Just 15 people out of almost 60,000 who attended nine pilot events for mass meetings tested positive for coronavirus, according to British health authorities on Friday (May 21).
The government permitted restricted attendance at the competitions, which included two FA Cup matches, the World Snooker Championship, and the Brit Awards, in recent weeks in order to determine their effect on COVID-19 transmission.
Since March, the country has increasingly eased its tight lockdown, with 22,000 football fans allowed inside Wembley Stadium for the FA Cup final last weekend.
Officials are now working to trace just 15 people to have tested positive following the nine official test events, with that level of infection in line with case numbers for the broader population.
“The aim of our world-leading events research programme is to examine the risk of COVID-19 transmission at large events and explore how crowds can be welcomed back in bigger numbers safely,” a government spokesman said.

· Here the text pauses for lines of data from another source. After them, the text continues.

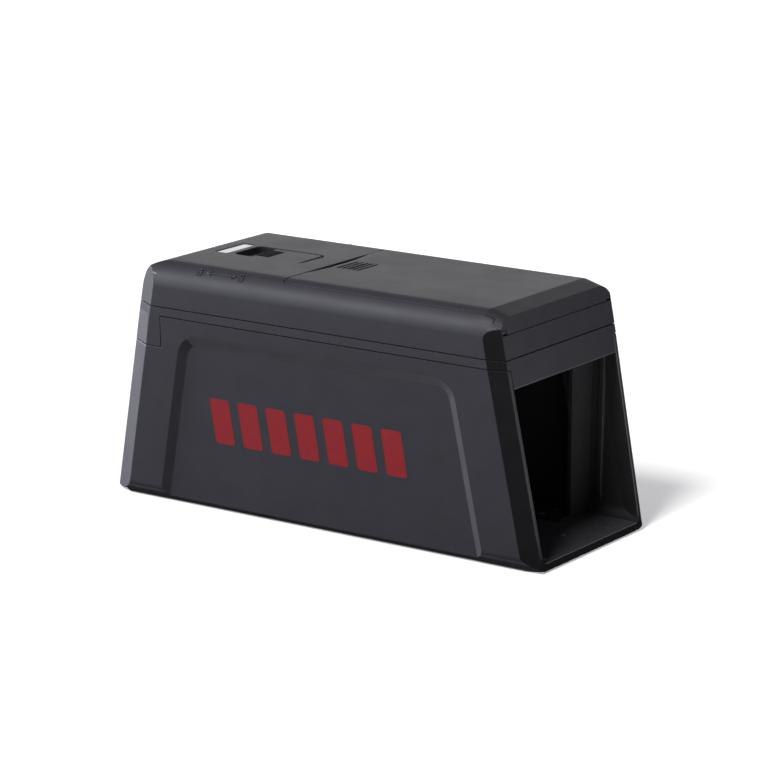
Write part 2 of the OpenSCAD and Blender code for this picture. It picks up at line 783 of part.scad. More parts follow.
module latch_carriage() {
  cross_x = frame_front_x - 6;
  color("#d8d8d4")
    difference() {
      union() {
        block([frame_rear_x, -9, hook_bottom_z], [frame_front_x, 9, hook_top_z]);
        block([cross_x, -arm_inner_y - arm_width, hook_bottom_z],
              [frame_front_x, arm_inner_y + arm_width, hook_top_z]);
        for (side = [-1, 1])
          mirror([0, side < 0 ? 1 : 0, 0]) {
            block([cross_x, arm_inner_y, hook_bottom_z],
                  [hook_x + hook_length, arm_inner_y + arm_width, hook_top_z]);
            block([hook_x, arm_inner_y - hook_width, hook_bottom_z],
                  [hook_x + hook_length, arm_inner_y + 0.5, hook_top_z]);
          }
        // Fork that carries the switch knob along
        for (end = [-1, 1])
          block([switch_x + end * 2.6 - 0.8, -3, board_z + switch_height + 1],
                [switch_x + end * 2.6 + 0.8, 3, hook_bottom_z + 0.5]);
      }
      for (end = [2, stem_size[0] - 2])
        upright([stem_x + end, 0], 0.8 + pin_fit, hook_bottom_z - 1, hook_top_z + 1);
    }
}

module carriage_screws() {
  color("silver")
    for (end = [2, stem_size[0] - 2]) {
      upright([stem_x + end, 0], 0.8, hook_bottom_z - 0.5, slider_bottom_z + 0.2);
      upright([stem_x + end, 0], 1.5, hook_bottom_z - 1 - seat, hook_bottom_z - seat);
    }
}

// ---- Light ----

module status_window() {
  color("#f2f4f2")
    union() {
      soft_block([window_rear_x, -window_size[1] / 2, height - wall - 1],
                 [window_front_x, window_size[1] / 2, window_top_z], 0.7);
      block([window_rear_x - 1, -window_size[1] / 2 - 1, height - wall - 1.2],
            [window_front_x + 1, window_size[1] / 2 + 1, height - wall - seat]);
      for (side = [-1, 1])
        upright([(window_front_x + window_rear_x) / 2, side * 5], 1.8, board_z + 5.5, height - wall - 1);
    }
}

module status_leds() {
  color("#d9f2d9")
    for (side = [-1, 1]) {
      upright([(window_front_x + window_rear_x) / 2, side * 5], 1.9, board_z + seat, board_z + 1);
      upright([(window_front_x + window_rear_x) / 2, side * 5], 1.5, board_z + seat, board_z + 3.8);
      translate([(window_front_x + window_rear_x) / 2, side * 5, board_z + 3.8]) sphere(r = 1.5, $fn = 32);
    }
}

// ---- Tunnel ----

// Upright panel from its edge at edge_y out to the wall on one side. Its screw flange lies on
// the floor behind it (toe is -1) or in front of it (toe is 1).
module diverter(x, side, edge_y, toe) {
  color("#26282b")
    difference() {
      intersection() {
        tunnel_space(gap);
        mirror([0, side < 0 ? 1 : 0, 0])
          union() {
            block([min(x, x + toe * diverter_thickness), edge_y, floor_z],
                  [max(x, x + toe * diverter_thickness), far, diverter_top_z]);
            block([min(x, x + toe * flange_length), edge_y - 8, floor_z],
                  [max(x, x + toe * flange_length), edge_y + 7, floor_z + gap + flange_thickness]);
          }
      }
      rivet_sites() upright([0, 0], rivet_r / 2 + pin_fit, -3.2, 1);
    }
}

module front_diverter() {
  diverter(front_diverter_x, 1, diverter_edge_y[0], -1);
}

module rear_diverter() {
  diverter(rear_diverter_x, -1, diverter_edge_y[1], 1);
}

module floor_rivets() {
  color("#3c3e42")
    rivet_sites() {
      upright([0, 0], rivet_r / 2, -3, 0.3);
      intersection() {
        translate([0, 0, -2.3]) sphere(r = 3.1, $fn = 48);
        upright([0, 0], rivet_r, seat, 2);
      }
    }
}

module rear_bulkhead() {
  color("#2a2c30")
    difference() {
      intersection() {
        union() {
          block([bulkhead_rear_x, -far, floor_z], [bulkhead_front_x, far, bulkhead_top_z]);
          block([bulkhead_rear_x, -30, floor_z], [bulkhead_front_x + 5, 30, floor_z + 1.6]);
        }
        union() {
          tub_space(wall + panel_depth + gap, floor_z + seat, lower_seam_z, fillet_r, 0);
          band_space(lip_inset + lip_thickness + gap, lower_seam_z - 1, bulkhead_top_z + 1);
        }
      }
      for (side = [-1, 1]) {
        upright([bulkhead_front_x + 2.6, side * 20], 1 + pin_fit, floor_z - 1, floor_z + 5);
      }
      // Ways for the leads to the floor plates
      for (i = [0:2])
        block([bulkhead_rear_x - 1, lead_y(i) - lead_width / 2 - 0.8, 0],
              [bulkhead_front_x + 6, lead_y(i) + lead_width / 2 + 0.8, floor_z + 0.8]);
    }
}

module bulkhead_screws() {
  color("silver")
    for (side = [-1, 1])
      upright([bulkhead_front_x + 2.6, side * 20], 1.8, floor_z + 1.6 + seat, floor_z + 2.8);
}

module floor_plate(index) {
  bottom_z = floor_z + plate_lift + seat;
  color("#b9bcc0")
    difference() {
      soft_block([plate_rear_x[index], -plate_width / 2, bottom_z],
                 [plate_rear_x[index] + plate_length, plate_width / 2, bottom_z + plate_thickness], 2);
      plate_screw_sites() upright([0, 0], plate_screw_r + pin_fit, 0, far);
    }
}

module front_plate() {
  floor_plate(2);
}

module middle_plate() {
  floor_plate(1);
}

module rear_plate() {
  floor_plate(0);
}

module plate_screws() {
  head_z = floor_z + plate_lift + plate_thickness + 2 * seat;
  color("silver")
    plate_screw_sites() {
      upright([0, 0], plate_screw_r, foot_drop + 1, head_z + 0.1);
      difference() {
        upright([0, 0], 2.2, head_z, head_z + 1);
        block([-1.6, -0.25, head_z + 0.6], [1.6, 0.25, head_z + 2]);
        block([-0.25, -1.6, head_z + 0.6], [0.25, 1.6, head_z + 2]);
      }
    }
}

// Place of one lead across the tunnel
function lead_y(i) = (i - 1) * 24;

// Three metal strips from the board down the bulkhead and forward under the plates
module plate_leads() {
  strip = 0.45;
  back_x = bulkhead_rear_x - gap;
  color("#c8a860")
    for (i = [0:2]) {
      low_y = lead_y(i) - lead_width / 2;
      high_y = lead_y(i) + lead_width / 2;
      tip_x = plate_rear_x[i] + plate_length - 6;
      block([back_x - strip, low_y, floor_z + seat], [back_x, high_y, board_z - board_thickness - seat]);
      block([back_x - strip, low_y, floor_z + seat], [tip_x, high_y, floor_z + seat + strip]);
      block([tip_x - 2, low_y, floor_z + seat], [tip_x, high_y, floor_z + plate_lift]);
    }
}

// ---- Electronics ----

module main_board() {
  color("#2f6b3c")
    difference() {
      block([board_rear_x, -board_half, board_z - board_thickness], [board_front_x, board_half, board_z]);
      for (x = board_post_x, side = [-1, 1])
        upright([x, side * board_post_y], board_screw_r + pin_fit, 0, far);
    }
}

module board_screws() {
  color("silver")
    for (x = board_post_x, side = [-1, 1]) {
      upright([x, side * board_post_y], board_screw_r, board_z - board_thickness - 1, board_z + 6);
      upright([x, side * board_post_y], 2, board_z - board_thickness - 1.2, board_z - board_thickness - seat);
    }
}

module transformer_core() {
  x = transformer_place[0];
  y = transformer_place[1];
  z = board_z + seat;
  color("#3b3b3f")
    difference() {
      block([x - 7, y - 6.5, z], [x + 7, y + 6.5, z + 10]);
      for (side = [-1, 1])
        block([x + side * 4 - 1.6, y - 7, z + 1.6], [x + side * 4 + 1.6, y + 7, z + 8.4]);
    }
}

module transformer_coil() {
  x = transformer_place[0];
  y = transformer_place[1];
  z = board_z + seat;
  color("#c8862c")
    difference() {
      block([x - 5.4, y - 8.2, z + 1.8], [x + 5.4, y + 8.2, z + 8.2]);
      block([x - 2.6, y - 6.7, z - 1], [x + 2.6, y + 6.7, z + 12]);
      for (side = [-1, 1])
        block([x + side * 7.3 - 1.6, y - 6.7, z - 1], [x + side * 7.3 + 1.6, y + 6.7, z + 12]);
    }
}

module capacitors() {
  color("#28324a")
    for (i = [0:1])
      difference() {
        upright([board_rear_x + 16 + i * 12, 20], 4.5, board_z + seat, board_z + 10);
        translate([board_rear_x + 16 + i * 12, 20, board_z + 1.6])
          rotate_extrude($fn = 48) translate([4.6, 0]) circle(r = 0.5, $fn = 16);
      }
}

module film_capacitor() {
  color("#9c2f22")
    soft_block([board_rear_x + 36, -23, board_z + seat], [board_rear_x + 49, -16, board_z + 9], 1);
}

module control_chip() {
  x = board_rear_x + 40;
  color("#1a1a1c")
    union() {
      block([x, 12, board_z + 0.4], [x + 10, 18, board_z + 2]);
      for (i = [0:6], side = [-1, 1])
        block([x + 0.8 + i * 1.3, 15 + side * 3.6 - 0.6, board_z + seat],
              [x + 1.3 + i * 1.3, 15 + side * 3.6 + 0.6, board_z + 1]);
    }
}

module interlock_switch() {
  color("#b8bcc4")
    difference() {
      block([switch_x - 9, -3.5, board_z + seat], [switch_x + 5, 3.5, board_z + switch_height]);
      block([switch_x - lock_travel - 2.6, -1.5, board_z + switch_height - 2],
            [switch_x + 2.6, 1.5, board_z + switch_height + 1]);
    }
}

module switch_knob() {
  color("#151517")
    block([switch_x - 1.5, -1.2, board_z + switch_height - 1.6], [switch_x + 1.5, 1.2, hook_bottom_z - 2]);
}

// ---- Batteries ----

module battery_tray() {
  color("#232427")
    difference() {
      block([bay_rear_x - tray_wall, -bay_half - tray_wall, floor_z + seat],
            [bay_front_x + tray_wall, bay_half + tray_wall, tray_roof_z + tray_wall]);
      block([bay_rear_x, -bay_half, 0], [bay_front_x, bay_half, tray_roof_z]);
    }
}

// The cells lie side by side, and every second one is turned round.
module cell_places() {
  for (i = [0:cell_count - 1])
    translate([(bay_front_x + bay_rear_x) / 2, (i - (cell_count - 1) / 2) * cell_pitch, cell_z])
      rotate([0, 0, i % 2 * 180])
        children();
}

module battery_cells() {
  nub = 1;
  color("#3d4f78")
    cell_places()
      translate([-bay_length / 2 + 2 * contact_room - contact_thickness - 0.1, 0, 0])
        rotate([0, 90, 0]) {
          cylinder(d = cell_d, h = cell_length - nub, $fn = 64);
          cylinder(r = 2.75, h = cell_length, $fn = 48);
        }
}

module contact_strips() {
  color("#d6d8da")
    for (end = [-1, 1], pair = [0:cell_count / 2 - 1])
      translate([end > 0 ? bay_front_x - contact_thickness - seat : bay_rear_x + seat,
                 (2 * pair + 1 - cell_count / 2) * cell_pitch - cell_pitch * 0.8, cell_z - 5])
        cube([contact_thickness, cell_pitch * 1.6, 10]);
}

module contact_springs() {
  reach = 2 * contact_room - 2 * contact_thickness - 0.1 - 4 * seat;
  color("#d6d8da")
    cell_places()
      translate([-bay_length / 2 + contact_thickness + 2 * seat, 0, 0])
        rotate([0, 90, 0])
          cylinder(r1 = 4.5, r2 = 3, h = reach, $fn = 48);
}

module battery_door() {
  color("#2b2d31")
    difference() {
      union() {
        block([bay_rear_x + gap, -bay_half + gap, foot_drop],
              [door_hinge_x, bay_half - gap, foot_drop + door_thickness]);
        crossbar(door_hinge_x, door_hinge_z, door_hinge_r, -bay_half + gap, bay_half - gap);
        crossbar(door_hinge_x, door_hinge_z, door_pin_r, -bay_half - 1.4, bay_half + 1.4);
        for (i = [0:2])
          block([bay_rear_x + 5, (i - 1) * cell_pitch - 0.6, foot_drop + door_thickness - 0.5],
                [door_hinge_x - 6, (i - 1) * cell_pitch + 0.6, cell_z - cell_d / 2 - 0.4]);
      }
      upright([bay_rear_x, 0], 8, 0, foot_drop + 0.8);
    }
}

// ---- Fasteners and feet ----

module housing_screws() {
  color("silver")
    screw_places() {
      upright([0, 0], screw_shank_r, screw_head_z + 1, screw_joint_z + 10);
      difference() {
        upright([0, 0], screw_head_r, screw_head_z, screw_head_z + 2 - seat);
        block([-1.8, -0.3, screw_head_z - 1], [1.8, 0.3, screw_head_z + 1]);
        block([-0.3, -1.8, screw_head_z - 1], [0.3, 1.8, screw_head_z + 1]);
      }
    }
}

module rubber_feet() {
  color("#1b1b1d")
    foot_sites() upright([0, 0], foot_r, 0, foot_drop + foot_recess - seat);
}

base_shell();
mid_frame();
upper_housing();
lid();
hinge_pins();
lock_slider();
slider_grip();
latch_carriage();
carriage_screws();
status_window();
status_leds();
front_diverter();
rear_diverter();
floor_rivets();
rear_bulkhead();
bulkhead_screws();
front_plate();
middle_plate();
rear_plate();
plate_screws();
plate_leads();
main_board();
board_screws();
transformer_core();
transformer_coil();
capacitors();
film_capacitor();
control_chip();
interlock_switch();
switch_knob();
battery_tray();
battery_cells();
contact_strips();
contact_springs();
battery_door();
housing_screws();
rubber_feet();
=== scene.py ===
"""Looks of the tunnel-type electronic mouse trap, built round its fixed frame.

Lengths are metres in the frame of the part: +X towards the open mouth, +Z up, the ground at z = 0.
"""

import json
import logging
from dataclasses import dataclass, field
from enum import Enum, IntEnum
from math import ceil, copysign, cos, hypot, pi, radians, sin

import bmesh
import bpy
from bmesh.types import BMEdge, BMesh
from bpy.types import Curve, ID, Material, Mesh, Node, NodeSocket, Object
from mathutils import Matrix, Vector
from mathutils.bvhtree import BVHTree
from mathutils.kdtree import KDTree

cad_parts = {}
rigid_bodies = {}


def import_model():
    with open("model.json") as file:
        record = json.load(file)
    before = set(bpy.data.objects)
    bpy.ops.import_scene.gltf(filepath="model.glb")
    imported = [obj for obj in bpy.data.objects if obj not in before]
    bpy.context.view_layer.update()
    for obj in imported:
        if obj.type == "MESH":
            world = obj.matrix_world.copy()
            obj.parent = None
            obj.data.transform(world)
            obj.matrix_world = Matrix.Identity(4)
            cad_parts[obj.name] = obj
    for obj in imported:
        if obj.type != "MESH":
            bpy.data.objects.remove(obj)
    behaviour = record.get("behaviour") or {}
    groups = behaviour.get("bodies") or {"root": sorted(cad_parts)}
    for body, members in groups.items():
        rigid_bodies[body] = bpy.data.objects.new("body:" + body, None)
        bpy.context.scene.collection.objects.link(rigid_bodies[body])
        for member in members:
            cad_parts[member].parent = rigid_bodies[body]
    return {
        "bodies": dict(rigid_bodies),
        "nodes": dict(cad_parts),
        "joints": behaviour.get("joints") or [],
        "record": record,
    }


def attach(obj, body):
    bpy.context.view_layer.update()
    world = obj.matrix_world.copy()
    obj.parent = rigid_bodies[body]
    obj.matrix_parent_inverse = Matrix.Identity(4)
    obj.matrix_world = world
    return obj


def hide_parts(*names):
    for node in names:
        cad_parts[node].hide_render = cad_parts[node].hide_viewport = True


log = logging.getLogger("trap")

MM = 0.001
CASE = "case"
FLOOR_RIM = 114.05 * MM
FLAT = 0.9
Pair = tuple[float, float]
Point = tuple[float, float, float]
Colour = tuple[float, float, float]
Row = tuple[float, ...]
Cuts = tuple[Row, Row, Row]
Outline = tuple[Pair, ...]


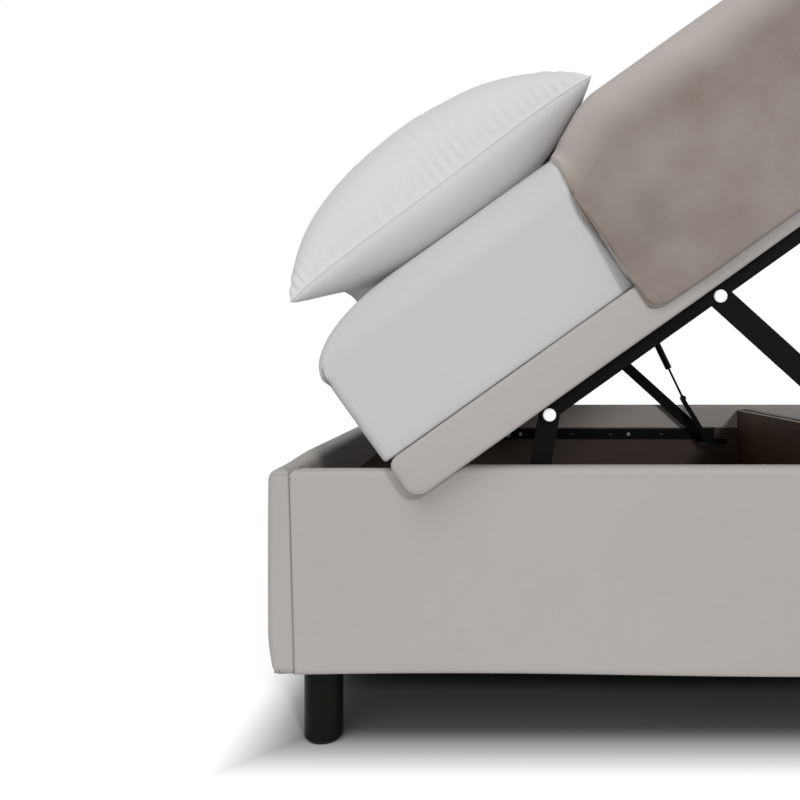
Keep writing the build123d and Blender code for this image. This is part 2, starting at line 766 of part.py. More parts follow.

“The pilots have been designed in a scientifically controlled way to reduce the risk of transmission for attendees.
“We are working closely with NHS Test and Trace to ensure everyone can be traced following a positive test,” the spokesman added, referring to Britain’s state-run National Health Service.
The United Kingdom has been one of the hardest-hit countries in Europe by the pandemic, but has been able to ease lockdown measures in part thanks to a highly successful vaccination campaign.
The government is hoping to lift remaining restrictions on Jun 21, but doubts have emerged after numerous spikes in the Indian variant of the virus across the country.